─── SUPPLIED DATA

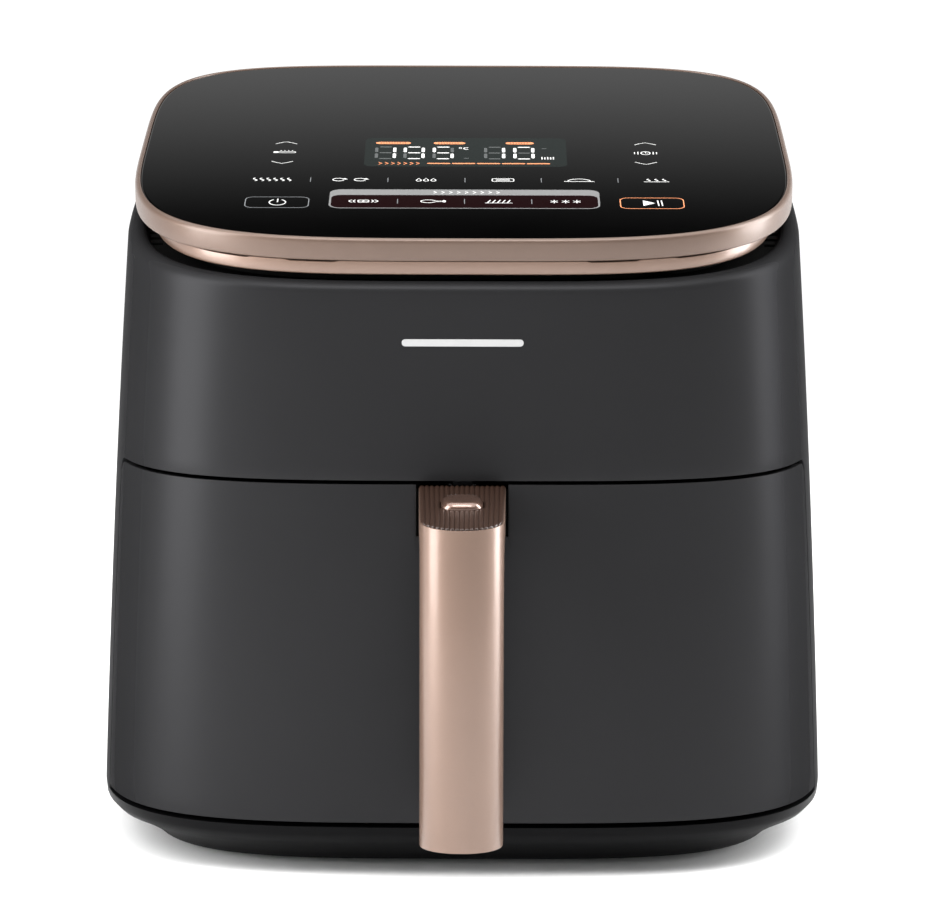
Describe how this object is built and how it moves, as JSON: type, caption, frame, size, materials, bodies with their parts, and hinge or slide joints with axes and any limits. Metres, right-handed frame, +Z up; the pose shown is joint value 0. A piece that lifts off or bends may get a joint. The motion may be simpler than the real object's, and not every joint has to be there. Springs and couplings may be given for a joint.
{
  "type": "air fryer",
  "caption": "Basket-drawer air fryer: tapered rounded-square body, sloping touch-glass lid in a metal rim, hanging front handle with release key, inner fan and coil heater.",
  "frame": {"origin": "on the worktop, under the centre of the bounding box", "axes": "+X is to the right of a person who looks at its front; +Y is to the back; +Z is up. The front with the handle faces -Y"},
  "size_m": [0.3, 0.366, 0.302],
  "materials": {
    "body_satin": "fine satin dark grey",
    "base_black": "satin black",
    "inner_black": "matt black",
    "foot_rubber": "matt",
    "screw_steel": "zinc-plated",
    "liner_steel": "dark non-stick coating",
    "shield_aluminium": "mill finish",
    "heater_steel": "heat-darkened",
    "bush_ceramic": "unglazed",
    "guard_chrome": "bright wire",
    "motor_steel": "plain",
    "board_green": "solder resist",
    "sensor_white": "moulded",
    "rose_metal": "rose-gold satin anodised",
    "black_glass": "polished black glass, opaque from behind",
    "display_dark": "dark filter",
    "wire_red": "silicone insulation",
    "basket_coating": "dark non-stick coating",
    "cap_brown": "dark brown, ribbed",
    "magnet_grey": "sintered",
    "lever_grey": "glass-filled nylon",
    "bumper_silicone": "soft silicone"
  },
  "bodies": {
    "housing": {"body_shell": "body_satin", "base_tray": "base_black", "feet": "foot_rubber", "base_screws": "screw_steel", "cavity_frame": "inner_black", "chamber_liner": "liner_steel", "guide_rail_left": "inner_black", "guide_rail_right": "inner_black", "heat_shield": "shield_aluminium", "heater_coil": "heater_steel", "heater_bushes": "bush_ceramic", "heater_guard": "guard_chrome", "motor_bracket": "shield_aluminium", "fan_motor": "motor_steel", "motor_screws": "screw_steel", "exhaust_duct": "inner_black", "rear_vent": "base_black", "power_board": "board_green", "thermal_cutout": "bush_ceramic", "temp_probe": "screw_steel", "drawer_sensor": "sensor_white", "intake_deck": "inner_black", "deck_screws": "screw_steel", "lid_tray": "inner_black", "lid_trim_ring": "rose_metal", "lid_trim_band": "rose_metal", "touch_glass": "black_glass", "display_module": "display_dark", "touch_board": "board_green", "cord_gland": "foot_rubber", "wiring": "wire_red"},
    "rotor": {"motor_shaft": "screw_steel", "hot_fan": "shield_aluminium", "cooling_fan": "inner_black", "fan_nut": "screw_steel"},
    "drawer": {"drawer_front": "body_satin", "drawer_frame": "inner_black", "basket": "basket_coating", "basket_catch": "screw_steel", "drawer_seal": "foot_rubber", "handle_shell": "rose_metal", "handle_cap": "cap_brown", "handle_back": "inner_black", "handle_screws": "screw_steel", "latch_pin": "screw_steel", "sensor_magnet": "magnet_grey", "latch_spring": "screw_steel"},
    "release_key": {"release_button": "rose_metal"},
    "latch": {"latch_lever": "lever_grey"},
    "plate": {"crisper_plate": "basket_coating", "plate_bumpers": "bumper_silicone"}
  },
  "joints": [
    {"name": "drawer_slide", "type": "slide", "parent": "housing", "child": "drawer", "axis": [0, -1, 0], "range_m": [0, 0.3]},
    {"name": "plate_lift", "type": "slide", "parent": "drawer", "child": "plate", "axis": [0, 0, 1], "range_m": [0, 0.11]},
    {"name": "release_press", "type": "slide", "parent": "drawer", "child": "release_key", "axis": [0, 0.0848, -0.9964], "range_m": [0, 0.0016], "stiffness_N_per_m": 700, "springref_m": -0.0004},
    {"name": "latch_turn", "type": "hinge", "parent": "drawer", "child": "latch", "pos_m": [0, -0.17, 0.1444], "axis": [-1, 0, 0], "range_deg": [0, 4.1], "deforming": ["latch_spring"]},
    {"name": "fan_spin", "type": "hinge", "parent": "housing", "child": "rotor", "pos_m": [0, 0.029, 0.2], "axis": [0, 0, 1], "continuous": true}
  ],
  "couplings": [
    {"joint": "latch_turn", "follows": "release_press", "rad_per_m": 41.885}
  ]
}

──────

EXERCISE DETAILS: Write out each line of the data above again, exactly as given.

RIGHT ANSWER:
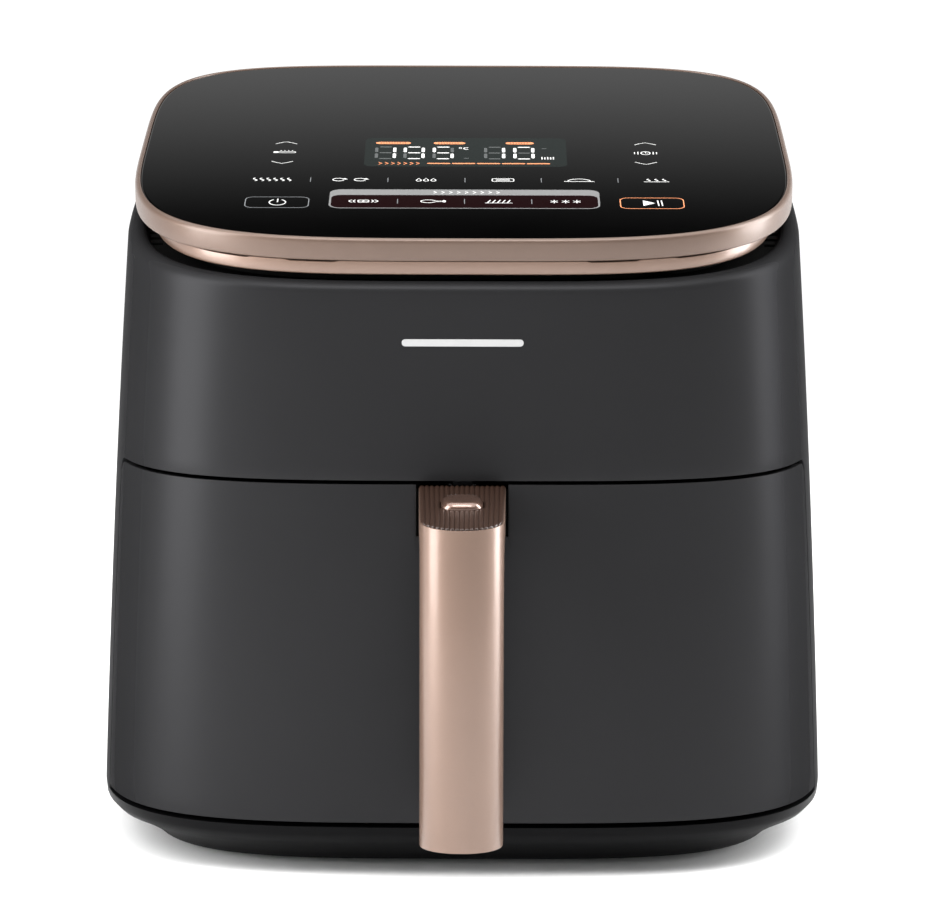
Describe how this object is built and how it moves, as JSON: type, caption, frame, size, materials, bodies with their parts, and hinge or slide joints with axes and any limits. Metres, right-handed frame, +Z up; the pose shown is joint value 0. A piece that lifts off or bends may get a joint. The motion may be simpler than the real object's, and not every joint has to be there. Springs and couplings may be given for a joint.
{
  "type": "air fryer",
  "caption": "Basket-drawer air fryer: tapered rounded-square body, sloping touch-glass lid in a metal rim, hanging front handle with release key, inner fan and coil heater.",
  "frame": {"origin": "on the worktop, under the centre of the bounding box", "axes": "+X is to the right of a person who looks at its front; +Y is to the back; +Z is up. The front with the handle faces -Y"},
  "size_m": [0.3, 0.366, 0.302],
  "materials": {
    "body_satin": "fine satin dark grey",
    "base_black": "satin black",
    "inner_black": "matt black",
    "foot_rubber": "matt",
    "screw_steel": "zinc-plated",
    "liner_steel": "dark non-stick coating",
    "shield_aluminium": "mill finish",
    "heater_steel": "heat-darkened",
    "bush_ceramic": "unglazed",
    "guard_chrome": "bright wire",
    "motor_steel": "plain",
    "board_green": "solder resist",
    "sensor_white": "moulded",
    "rose_metal": "rose-gold satin anodised",
    "black_glass": "polished black glass, opaque from behind",
    "display_dark": "dark filter",
    "wire_red": "silicone insulation",
    "basket_coating": "dark non-stick coating",
    "cap_brown": "dark brown, ribbed",
    "magnet_grey": "sintered",
    "lever_grey": "glass-filled nylon",
    "bumper_silicone": "soft silicone"
  },
  "bodies": {
    "housing": {"body_shell": "body_satin", "base_tray": "base_black", "feet": "foot_rubber", "base_screws": "screw_steel", "cavity_frame": "inner_black", "chamber_liner": "liner_steel", "guide_rail_left": "inner_black", "guide_rail_right": "inner_black", "heat_shield": "shield_aluminium", "heater_coil": "heater_steel", "heater_bushes": "bush_ceramic", "heater_guard": "guard_chrome", "motor_bracket": "shield_aluminium", "fan_motor": "motor_steel", "motor_screws": "screw_steel", "exhaust_duct": "inner_black", "rear_vent": "base_black", "power_board": "board_green", "thermal_cutout": "bush_ceramic", "temp_probe": "screw_steel", "drawer_sensor": "sensor_white", "intake_deck": "inner_black", "deck_screws": "screw_steel", "lid_tray": "inner_black", "lid_trim_ring": "rose_metal", "lid_trim_band": "rose_metal", "touch_glass": "black_glass", "display_module": "display_dark", "touch_board": "board_green", "cord_gland": "foot_rubber", "wiring": "wire_red"},
    "rotor": {"motor_shaft": "screw_steel", "hot_fan": "shield_aluminium", "cooling_fan": "inner_black", "fan_nut": "screw_steel"},
    "drawer": {"drawer_front": "body_satin", "drawer_frame": "inner_black", "basket": "basket_coating", "basket_catch": "screw_steel", "drawer_seal": "foot_rubber", "handle_shell": "rose_metal", "handle_cap": "cap_brown", "handle_back": "inner_black", "handle_screws": "screw_steel", "latch_pin": "screw_steel", "sensor_magnet": "magnet_grey", "latch_spring": "screw_steel"},
    "release_key": {"release_button": "rose_metal"},
    "latch": {"latch_lever": "lever_grey"},
    "plate": {"crisper_plate": "basket_coating", "plate_bumpers": "bumper_silicone"}
  },
  "joints": [
    {"name": "drawer_slide", "type": "slide", "parent": "housing", "child": "drawer", "axis": [0, -1, 0], "range_m": [0, 0.3]},
    {"name": "plate_lift", "type": "slide", "parent": "drawer", "child": "plate", "axis": [0, 0, 1], "range_m": [0, 0.11]},
    {"name": "release_press", "type": "slide", "parent": "drawer", "child": "release_key", "axis": [0, 0.0848, -0.9964], "range_m": [0, 0.0016], "stiffness_N_per_m": 700, "springref_m": -0.0004},
    {"name": "latch_turn", "type": "hinge", "parent": "drawer", "child": "latch", "pos_m": [0, -0.17, 0.1444], "axis": [-1, 0, 0], "range_deg": [0, 4.1], "deforming": ["latch_spring"]},
    {"name": "fan_spin", "type": "hinge", "parent": "housing", "child": "rotor", "pos_m": [0, 0.029, 0.2], "axis": [0, 0, 1], "continuous": true}
  ],
  "couplings": [
    {"joint": "latch_turn", "follows": "release_press", "rad_per_m": 41.885}
  ]
}